I had already been through one blizzard on the farm and only recently had just seen all the fields with no snow. I had already helped dig out the gates, beaten down paths with the horses, unfrozen locks on gates as well as water in water buckets, and now, just after the world was snowless again, another storm was predicted to hit, and this one was
rumored to be worse than the first. And yet, hearing people talk about thirty inches or so of snow still didn't prepare me for what thirty inches actually was. I did, however, prepare as best I could--I had extra gallons of water, extra food, and gasoline canisters full for the generator. So I was ready to "hunker down" and let Mother Nature do her worst--right? Well, not
quite. I was also scheduled to move in the middle of it all!
My parents had come up the week prior for a performance in D.C., and hearing all my "life blizzard" news, they decided to stay around for a while since it seemed clear that a little bit of help might be in order. (Maybe they just wanted to see if I could actually pull it all off in the midst of the biggest projected blizzard in memory!) Since I had
decided to move and leave my horse job, they figured they could at least help with the packing since I was planning to work not just one job but two straight through the move.
In the span of days just before the blizzard hit, I had accepted the new job offer, given notice to my full-time job, found another place to live and signed the lease, and given notice to my other job and current landlord. My move date was set for the Monday after the blizzard was set to hit on the previous Friday. I'm nothing if not interesting with
my timing. Life happens quickly, I've learned, change even more quickly sometimes, and I've learned to roll with the flow or else get washed away.
I literally started moving the morning the blizzard started later in the day. I still had one hand in a brace from the horse bite, so although it was protected it was a bit precarious carrying boxes and bags, but I had some time between feeding the horses and when I needed to be at work, so my dad and I used the time to take over a couple of loads to
the new place. (Thankfully, the distance from one place to the other was less than two miles.) My dad continued to take over loads of bags and light boxes throughout the day until it became clear the roads were getting too bad to travel safely. At that point, Dad, Mom, and I prepared to ride out the storm and try to keep ahead of the shoveling process. We knew we needed to
keep a path to the shed beside the cottage and to keep its doorway open since that was where the generator was located, and I needed to keep the pathway open to the manure spreader. Dad and I became very good friends with our shovels.
Saturday morning brought the dawn of a new day, but we had lost power and more snow was forecast to fall. There was nowhere to turn out the horses, so stalls were done with horses in the crossties. Then as soon as the barn was done, the process of digging out the truck began with my dad. Dad had gotten a jump start on it all while I was doing the barn,
but as soon as it was clear that the snow had stopped falling, we both hit it with a vengeance.

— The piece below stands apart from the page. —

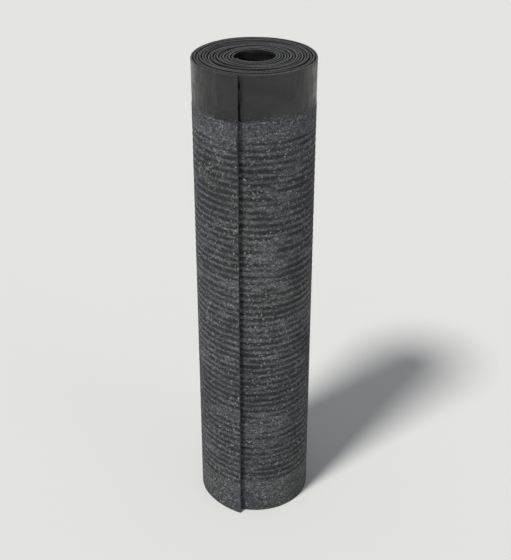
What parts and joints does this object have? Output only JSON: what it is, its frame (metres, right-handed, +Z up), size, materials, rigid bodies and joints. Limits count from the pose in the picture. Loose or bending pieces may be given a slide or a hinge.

If Dad could get the truck out to the main road, then maybe he could get to my other house and maybe it still had power.
We were able to dig the truck out late on Saturday, and Dad was able to get out to the main road. It became quite evident though, quite quickly, that although he was able to get the truck out of the drive and the few yards to the main road, he was not going to be able to get back into the roadway to my house. Luckily, however, he got to the new place
and informed Mom and me that it had power. So, with two dogs and sleeping bags, we abandoned the old and tromped off to the new. Of course, I had to be dropped off at the roadway's entrance the next morning so I could walk in to feed the horses, but at least my walk was only less than five minutes. A neighbor had to walk in to the end of the road to feed his horses, and it
took him three hours just to get in.
So did I ever get moved? Yes, indeed I did! Life, I've discovered, is full of wonders. Wonders come in all shapes and sizes. Some of them are symbolic; some of them are literal. On the symbolic side, shortly after the snow had stopped, my father and I were shoveling a pathway for the truck to leave, and my father noticed that there was blue sky peeping
through the clouds. It was such a wonderful sight, and as we were talking about how Native Americans must have thought it a great sign to see blue sky after such a snow, we saw a bald eagle flying overhead. That event truly seemed to herald a good omen.
Symbols are important, but sometimes life needs some literal wonders as well. The day after the snow stopped, I looked up from my barn chores and here came the biggest caterpillar tractor I had ever seen opening up the road; then two men who were asking for work shoveling driveways showed up at the door of the new place. They got more work than they
had planned! Using Dad's pickup truck as well as their own, they moved the big furniture pieces and the heavy boxes and moved me out just two hours ahead of the next storm which began on Tuesday afternoon.
Winter may not yet be over, but the digging out from the "great blizzard of 2010" has been accomplished. The "blizzard" of my life has calmed down as well. I now have only one job and am getting settled in a new home where I feel comfortable and secure.
As Emily Dickinson puts it: We "meet the Road--erect--. . . And Life steps almost straight." I'm ready to be surprised by spring!